視覚障害者に対するガイドという意味では、どのようなものに触れると良いかということについての研究やそのことについての関心を持ったガイドを増やしていくことが重要である。そのためには利用者とのコミュニケーションを通じて、よりよいものを生み出していくことが必要になる。多くの視覚障害者が博物館に行っていろいろなものを手にとって見ることができる環境が求められる。博物館も積極的にこのようなことに関心を示してくれるといろいろなノウハウがあちらこちらで生まれてくるのではないだろうか。

ある博物館で、レプリカでよいので触らせてほしいと言ったところ、レプリカと言えども、たいへん高価であるから、触らせる訳にはいかないと言われたことがある。確かに、その通りかも知れないが、高価なものであってもそれを大切に扱いながら触れさせていただけるような状況が徐々に生まれてきてほしいものである。

視覚障害者が物を触るということ

写真3 英国ロンドンタワーにて視覚障害者が物を触るということを考える場合、それはたいへん複雑なプロセスである。晴眼者が人目で見ておよそのイメージを作るのとは異なり、部分をちょっとずつ触りながら全体像を頭の中で作り上げていくのである。この部分から全体像の認識というプロセスは時間もかかるし、たいへん疲れやすく、トレーニングも必要となる。したがって、ただなんでも触れるということよりも、重要なものをある程度選んで触っていくということも大切である。

触ることができないものについては言葉での説明が必要になる訳であるが、この説明がなるべく事実に即した具体的なものである必要がある。視覚障害者は言葉で説明されることに慣れているため、その説明が的確であれば、ただ物を触らされてよい説明を受けられないよりは意味がある場合もある。数は少なくても、重要なものを触りつつ、言葉での説明で補っていくということが視覚障害者にとっては有効的である。

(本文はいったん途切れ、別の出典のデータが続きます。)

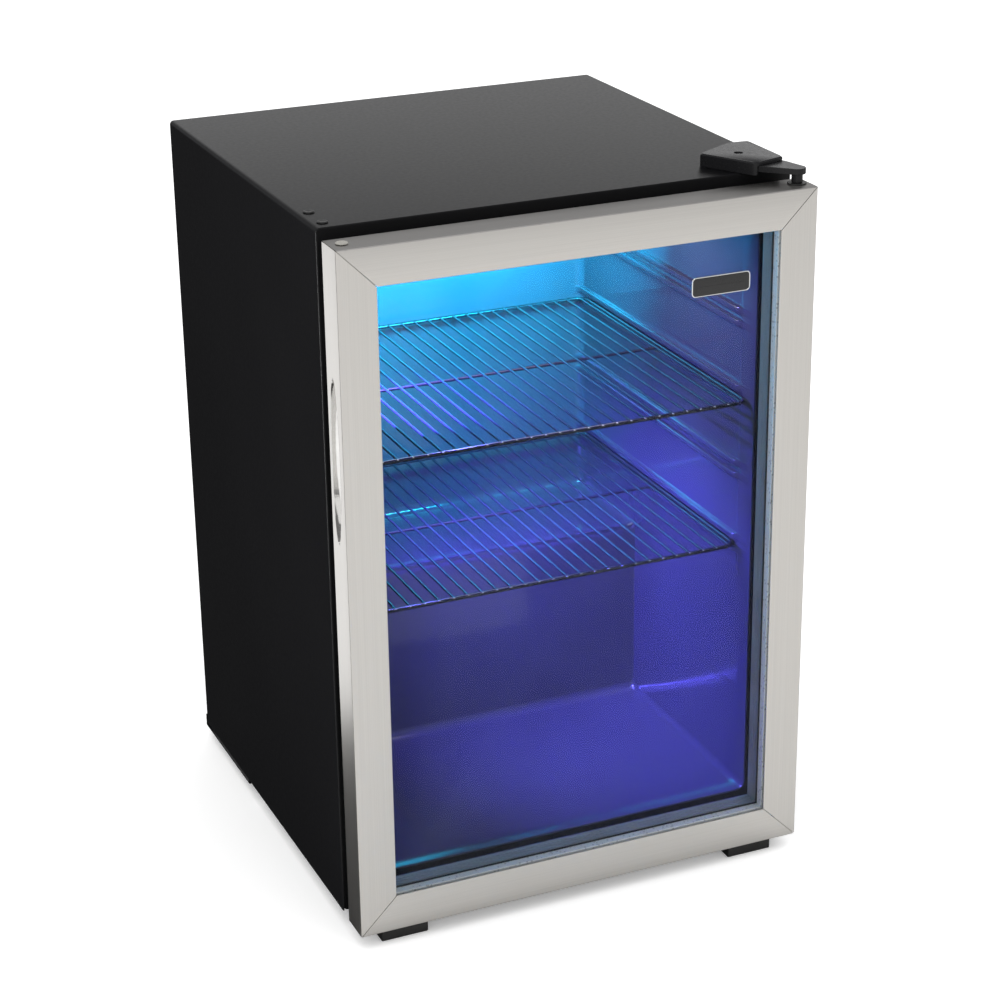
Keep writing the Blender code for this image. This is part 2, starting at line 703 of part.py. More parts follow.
def make_housing_contents():
    block("thermostat", (-0.014, 0.0212, 0.6025), (0.014, 0.0460, 0.6235), "zinc_steel", corner=0.002)
    block("led_lens", (LENS_X - 0.018, LENS_Y - 0.011, 0.5982),
        (LENS_X + 0.018, LENS_Y + 0.011, 0.6020), "glass")
    block("led_board", (LENS_X - 0.017, LENS_Y - 0.010, 0.6030),
        (LENS_X + 0.017, LENS_Y + 0.010, 0.6046), "circuit_board")


def make_thermostat_knob():
    axis = joint_axis("knob_axis", (0.0, HOUSING_FRONT, KNOB_Z))
    front = HOUSING_FRONT - 0.013
    rear = HOUSING_FRONT - 0.0005
    profile = [
        (0.0075, front), (0.0085, front + 0.001), (0.0095, rear - 0.003),
        (0.011, rear - 0.002), (0.011, rear),
        (0.003, rear), (0.003, HOUSING_FRONT + PLASTIC + 0.001),
    ]
    knob = turned("thermostat_knob", profile, (0.0, KNOB_Z), "y", "pale_plastic", axis, steps=24)
    cut_box(knob, (-0.0008, front - 0.002, KNOB_Z + 0.002), (0.0008, front + 0.0008, KNOB_Z + 0.012))


def make_light_switch():
    """Rocker with a shallow valley in its face, tilted to one side about its cross pin."""
    axis = joint_axis("switch_axis", (SWITCH_X, SWITCH_Y, KNOB_Z))
    half_x, half_y, half_z = SWITCH_HALF
    profile = [(-half_y, -half_z), (half_y, -half_z), (half_y, half_z), (-half_y, half_z),
        (0.0008 - half_y, 0.0)]
    turn = math.radians(SWITCH_TILT)
    tilted = []
    for u, v in profile:
        y = u * math.cos(turn) - v * math.sin(turn)
        z = u * math.sin(turn) + v * math.cos(turn)
        tilted.append((SWITCH_Y + y, KNOB_Z + z))
    prism("light_switch", tilted, "yz", SWITCH_X - half_x, SWITCH_X + half_x, "black_plastic", axis)


# ---------------------------------------------------------------- shelves

def make_shelf(name, level, front):
    """A flat grille: a border of rod with wires running from front to back, in one piece."""
    axis = joint_axis(f"{name}_axis", (0.0, front, level))
    span = (SHELF_WIRES - 1) * SHELF_PITCH / 2
    columns = [-SHELF_HALF, SHELF_ROD - SHELF_HALF]
    for wire in range(SHELF_WIRES):
        centre = wire * SHELF_PITCH - span
        if abs(centre) < SHELF_HALF - SHELF_ROD - SHELF_WIRE:
            columns += [centre - SHELF_WIRE / 2, centre + SHELF_WIRE / 2]
    columns += [SHELF_HALF - SHELF_ROD, SHELF_HALF]
    rows = [front, front + SHELF_ROD, SHELF_BACK - SHELF_ROD, SHELF_BACK]
    filled = {
        (i, j) for i in range(len(columns) - 1) for j in range(3)
        if j != 1 or i % 2 == 0
    }
    bm = bmesh.new()
    corners = {
        (i, j, k): bm.verts.new((x, y, z))
        for i, x in enumerate(columns) for j, y in enumerate(rows) for k, z in enumerate((level,
            level + SHELF_ROD))
    }
    for i, j in filled:
        for k in (0, 1):
            bm.faces.new([corners[i + a, j + b, k] for a, b in ((0, 0), (1, 0), (1, 1), (0, 1))])
        sides = {(i - 1, j): ((0, 0), (0, 1)), (i + 1, j): ((1, 0), (1, 1)),
                 (i, j - 1): ((0, 0), (1, 0)), (i, j + 1): ((0, 1), (1, 1))}
        for neighbour, ((a, b), (c, d)) in sides.items():
            if neighbour not in filled:
                bm.faces.new([corners[i + a, j + b, 0], corners[i + c, j + d, 0],
                              corners[i + c, j + d, 1], corners[i + a, j + b, 1]])
    add_object(name, bm, "black_wire", axis)


# ---------------------------------------------------------------- door

DOOR_HALF = DOOR_WIDTH / 2


def door_loop(inset_distance, y):
    """A rectangle set in from the door's outer edge."""
    outline = rectangle(
        inset_distance - DOOR_HALF, DOOR_HALF - inset_distance, DOOR_BOTTOM + inset_distance, DOOR_TOP - inset_distance,
    )
    return lift(outline, "xz", y)


def skin_section():
    """Outline of a folded frame member as (distance in from the edge, depth)."""
    bend = 0.0015
    angles = (math.pi / 2, math.pi / 4, 0)
    outer = [(bend - bend * math.sin(a), DOOR_FRONT + bend - bend * math.cos(a)) for a in angles]
    back, behind = DOOR_BACK, DOOR_FRONT + STEEL
    return [(0.0, back)] + outer + [(FRAME_FACE, DOOR_FRONT), (FRAME_FACE, behind), (STEEL, behind),
        (STEEL, back)]


def make_door_skins(axis):
    """Four mitred members; each end is cut at 45 degrees with a hairline gap."""
    mitre = 0.00012
    members = {}
    for side in ("top", "bottom", "left", "right"):
        upright = side in ("left", "right")
        near, far = (DOOR_BOTTOM, DOOR_TOP) if upright else (-DOOR_HALF, DOOR_HALF)
        ends = []
        for start, direction in ((near, 1), (far, -1)):
            loop = []
            for depth_in, y in skin_section():
                along = start + direction * (depth_in + mitre)
                if upright:
                    sign = -1 if side == "left" else 1
                    loop.append(Vector((sign * (DOOR_HALF - depth_in), y, along)))
                else:
                    edge = DOOR_TOP - depth_in if side == "top" else DOOR_BOTTOM + depth_in
                    loop.append(Vector((along, y, edge)))
            ends.append(loop)
        members[side] = loft(f"door_skin_{side}", ends, "stainless", axis)
    return members


def make_inner_frame(axis):
    outer = STEEL + GAP
    rebate = FRAME_FACE - GLASS_OVERLAP - GAP
    lip = GLASS_FRONT + 2 * GLASS + SPACER_DEPTH + 3 * GAP
    loops = [
        door_loop(outer, GLASS_FRONT), door_loop(outer, DOOR_BACK), door_loop(FRAME_FACE, DOOR_BACK),
        door_loop(FRAME_FACE, lip), door_loop(rebate, lip), door_loop(rebate, GLASS_FRONT),
    ]
    return loft("door_inner_frame", loops, "grey_plastic", axis, closed=True)


def make_glazing(axis):
    edge = FRAME_FACE - GLASS_OVERLAP
    start = GLASS_FRONT
    for name in ("glass_outer", "glass_inner"):
        loft(name, [door_loop(edge, start), door_loop(edge, start + GLASS)], "glass", axis)
        start += GLASS + SPACER_DEPTH + 2 * GAP
    front = GLASS_FRONT + GLASS + GAP
    back = front + SPACER_DEPTH
    inner = FRAME_FACE + GAP
    loops = [door_loop(edge + GAP, front), door_loop(edge + GAP, back), door_loop(inner, back),
        door_loop(inner, front)]
    loft("glass_spacer", loops, "aluminium", axis, closed=True)


def make_gasket(axis):
    """Magnetic seal with a pinched bellows on both sides."""
    near, far = 0.0085, 0.0260
    pinch = 0.0025
    base, face = DOOR_BACK + GAP, -0.0005
    section = [
        (near, base), (far, base), (far, base + 0.003), (far - pinch, base + 0.007), (far, face - 0.004),
        (far, face), (near, face), (near, face - 0.004), (near + pinch, base + 0.007), (near, base + 0.003),
    ]
    loft("door_gasket", [door_loop(u, y) for u, y in section], "rubber", axis, closed=True)


def handle_cutter():
    outline = oval((HANDLE_Y, HANDLE_Z), HANDLE_HALF_WIDTH + GAP, HANDLE_HALF_LENGTH + GAP)
    return prism("cutter", outline, "yz", -DOOR_HALF - 0.002, HANDLE_DEPTH + GAP - DOOR_HALF, "chrome")


def make_handle_cup(axis):
    """Smooth finger scoop set into the left edge of the door."""
    wall = 0.0012

    def level(depth, shrink):
        outline = oval((HANDLE_Y, HANDLE_Z), HANDLE_HALF_WIDTH - shrink, HANDLE_HALF_LENGTH - shrink)
        return lift(outline, "yz", depth - DOOR_HALF)

    loops = [
        level(HANDLE_DEPTH, 0.004), level(HANDLE_DEPTH - 0.006, 0.0008), level(0.0, 0.0),
        level(0.0, wall), level(0.008, wall + 0.0008), level(HANDLE_DEPTH - 0.004, wall + 0.003),
        level(HANDLE_DEPTH - wall, wall + 0.0055),
    ]
    loft("handle_cup", loops, "chrome", axis)


def make_bushings(axis):
    bore = HINGE_PIN_RADIUS + 0.0004
    ends = {
        "hinge_bushing_top": [(BUSHING_RADIUS, DOOR_TOP - BUSHING_DEPTH), (BUSHING_RADIUS, DOOR_TOP + GAP),
                              (0.0085, DOOR_TOP + GAP), (0.0085, DOOR_TOP + 0.0012),
                              (bore, DOOR_TOP + 0.0012),
                              (bore, DOOR_TOP - BUSHING_DEPTH)],
        "hinge_bushing_bottom": [(BUSHING_RADIUS, DOOR_BOTTOM),
            (BUSHING_RADIUS, DOOR_BOTTOM + BUSHING_DEPTH),
                                 (bore, DOOR_BOTTOM + BUSHING_DEPTH), (bore, DOOR_BOTTOM)],
    }
    for name, profile in ends.items():
        turned(name, profile, (HINGE_X, HINGE_Y), "z", "black_plastic", axis, ring=True)


def make_hole_plug(axis):
    base = DOOR_TOP + GAP
    profile = [
        (PLUG_RADIUS, DOOR_TOP - PLUG_DEPTH), (PLUG_RADIUS, base), (0.0055, base), (0.0054, base + 0.0008),
        (0.0042, base + 0.0014),
    ]
    turned("hinge_hole_plug", profile, (-HINGE_X, HINGE_Y), "z", "pale_plastic", axis)


def make_badge(axis):
    outline = rounded_rectangle(0.101, 0.158, 0.5705, 0.5885, 0.003)
    small = rounded_rectangle(0.1015, 0.1575, 0.5710, 0.5880, 0.003)
    loops = [lift(outline, "xz", GLASS_FRONT - GAP), lift(outline, "xz", GLASS_FRONT - 0.0008),
             lift(small, "xz", GLASS_FRONT - 0.0011)]
    loft("badge", loops, "black_plastic", axis)


def make_door():
    axis = joint_axis("door_axis", (HINGE_X, HINGE_Y, DOOR_BOTTOM))
    skins = make_door_skins(axis)
    frame = make_inner_frame(axis)
    make_glazing(axis)
    make_gasket(axis)
    bore = BUSHING_RADIUS + GAP
    reach = BUSHING_DEPTH + GAP
    above, below = DOOR_TOP + 0.01, DOOR_BOTTOM - 0.005
    for z0, z1, skin in ((DOOR_TOP - reach, above, "top"), (below, DOOR_BOTTOM + reach, "bottom")):
        for target in (skins[skin], frame):
            drill(target, (HINGE_X, HINGE_Y), bore, z0, z1)
    for target in (skins["top"], frame):
        drill(target, (-HINGE_X, HINGE_Y), PLUG_RADIUS + GAP, DOOR_TOP - PLUG_DEPTH - GAP, above)
    for target in (skins["left"], frame):
        carve(target, handle_cutter())
    make_handle_cup(axis)
    make_bushings(axis)
    make_hole_plug(axis)
    make_badge(axis)


# ---------------------------------------------------------------- assembly

def clear_scene():
    for item in list(bpy.data.objects):
        bpy.data.objects.remove(item)


def build():
    clear_scene()
    make_outer_wrapper()
    make_bottom_panel()
    make_back_panel()
    make_front_frame()
    make_inner_liner()
    make_insulation_foam()
    make_evaporator()
    make_condenser()
    make_tray()
    make_compressor_group()
    make_drain_pan()
    make_bay_tubes()
    make_power_inlet()
    make_rear_supports()
    make_front_feet()
    make_bottom_hinge()
    make_top_hinge()
    make_top_hinge_cover()
    make_top_plugs()
    make_control_housing()
    make_housing_contents()
    make_thermostat_knob()
    make_light_switch()
    make_shelf("upper_shelf", **UPPER_SHELF)
    make_shelf("lower_shelf", **LOWER_SHELF)
    make_door()


build()
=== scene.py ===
"""Looks for the glass-door fridge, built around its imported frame."""

import json
import math

import bmesh
import bpy
from mathutils import Matrix, Vector

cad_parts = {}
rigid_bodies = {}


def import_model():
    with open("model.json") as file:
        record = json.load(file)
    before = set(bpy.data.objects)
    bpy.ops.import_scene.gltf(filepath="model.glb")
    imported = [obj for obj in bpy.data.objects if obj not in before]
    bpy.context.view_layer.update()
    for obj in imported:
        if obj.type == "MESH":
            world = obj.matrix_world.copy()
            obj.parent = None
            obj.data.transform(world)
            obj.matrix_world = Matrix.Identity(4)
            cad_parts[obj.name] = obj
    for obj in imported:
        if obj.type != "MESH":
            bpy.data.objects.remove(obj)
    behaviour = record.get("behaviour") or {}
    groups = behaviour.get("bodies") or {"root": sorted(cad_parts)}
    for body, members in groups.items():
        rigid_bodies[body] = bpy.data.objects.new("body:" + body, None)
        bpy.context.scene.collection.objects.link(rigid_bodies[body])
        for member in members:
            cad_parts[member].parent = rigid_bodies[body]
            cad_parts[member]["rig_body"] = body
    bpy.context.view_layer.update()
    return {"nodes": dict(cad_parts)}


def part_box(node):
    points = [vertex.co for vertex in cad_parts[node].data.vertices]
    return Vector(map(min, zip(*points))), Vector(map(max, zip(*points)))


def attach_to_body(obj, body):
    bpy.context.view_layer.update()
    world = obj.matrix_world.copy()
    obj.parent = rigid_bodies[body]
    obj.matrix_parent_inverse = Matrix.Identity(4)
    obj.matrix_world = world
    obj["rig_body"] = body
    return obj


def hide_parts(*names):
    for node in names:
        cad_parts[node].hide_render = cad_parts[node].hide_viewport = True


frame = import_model()

# ---------------------------------------------------------------- places read from the frame

CAB_LOW, CAB_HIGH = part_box("outer_wrapper")
FACE = CAB_LOW.y                       # the cabinet's front plane
DOOR_LOW = Vector(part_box("door_skin_left")[0])
DOOR_HIGH = Vector(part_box("door_skin_right")[1])
DOOR_LOW.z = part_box("door_skin_bottom")[0].z
DOOR_HIGH.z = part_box("door_skin_top")[1].z
FRAME_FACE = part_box("door_skin_left")[1].x - DOOR_LOW.x
GLASS_LOW, GLASS_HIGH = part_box("glass_outer")
PIN_LOW, PIN_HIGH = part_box("top_hinge_pin")
HINGE = (PIN_LOW + PIN_HIGH) / 2
LINER_LOW, LINER_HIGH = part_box("inner_liner")
MM = 0.001
LINER_WALL = 1.5 * MM
WIRE_PITCH = 14 * MM                   # distance between the shelf wires
BUSHING_HOLE = 6.8 * MM                # radii of the holes for the hinge bushings
PLUG_HOLE = 3.7 * MM                   # and for the spare hole's plug
GRIP_DEPTH = 16.8 * MM                 # how far the grip's hollow reaches into the door
WELD = 1e-6                            # points closer than this become one


# ---------------------------------------------------------------- outlines

def arc(centre, radius, start, stop, steps):
    """Points on an arc, both ends included, angles in degrees."""
    angles = [math.radians(start + (stop - start) * i / steps) for i in range(steps + 1)]
    return [(centre[0] + radius * math.cos(a), centre[1] + radius * math.sin(a)) for a in angles]


def rounded_rectangle(u0, u1, v0, v1, radius, steps=6):
    return (
        arc((u1 - radius, v0 + radius), radius, -90, 0, steps)
        + arc((u1 - radius, v1 - radius), radius, 0, 90, steps)
        + arc((u0 + radius, v1 - radius), radius, 90, 180, steps)
        + arc((u0 + radius, v0 + radius), radius, 180, 270, steps)
    )


def circle(centre, radius, steps):
    return arc(centre, radius, 0, 360, steps)[:-1]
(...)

視覚障害者はできるだけものに触れた方がよいということでどんなものでも触らせてくださるところがあるが、時によっては触りたくない物もある。晴眼者が見たくない物があるのと同じで視覚障害者が触りたくないものまでを触らせるということはない。その意味で、触る前にはそれがどのようなものであるかはある程度わかっていた方がよいであろう。

おわりに

視覚障害者が利用しやすい博物館が増えていくためには、博物館の関係者と視覚障害者や視覚障害者の教育機関との協力が大切である。そして、どのようなものをどのように視覚障害者に触れさせ、どの程度言葉での説明をするかについての研究をしていく必要がある。点字の案内板やパンフレットも重要ではあるが、それがあるということよりも、むしろ視覚障害者以外の人にとっても大切な、展示物の説明ができるガイドの育成やその利用が柔軟にできることがより重要である。

また、それを実現するためには、博物館にアドバイスができる専門家グループが必要である。博物館の担当者が考えた方法が視覚障害者にとってはあまり意味がないことがある。それを無くするには博物館の設計や改築の時、あるいはガイドの育成段階で視覚障害者との議論が必要である。そのことでお互いにとって満足できるような展示ができていくのではないだろうか。そしてそのような議論は一度ではなく継続的におこなっていく必要がある。時代と共に興味や関心、ニーズや要求レベルも変化してくるはずである。

さらに、視覚障害者にたいしては学校教育などで、触ることのトレーニングが必要である。博物館で自由にいろいろなものを触ることができたとしても、触ることについての力が身についていなかったり、触るエチケットが備わっていないと、せっかくのチャンスを無駄にしてしまったり、展示物を破壊してしまったりということに繋がる。そのようなことがないように触り方についてはトレーニングをしていくことが大切である。

欧米で博物館に電話をして、視覚障害者の利用のためにどのようなサービスがあるかを聞いてみると、必ずと言っていいほど、障害者サービス担当の部署に電話を回される。実際のサービスの程度は別としても、そのような意識が日本でも育って行ってほしいものである。障害者のために実施した館内ガイドのサービスが引いては一般の利用者にとっても便利なものになっていくことこそユニバーサル・ミュージアムの実現になっていくのではないだろうか。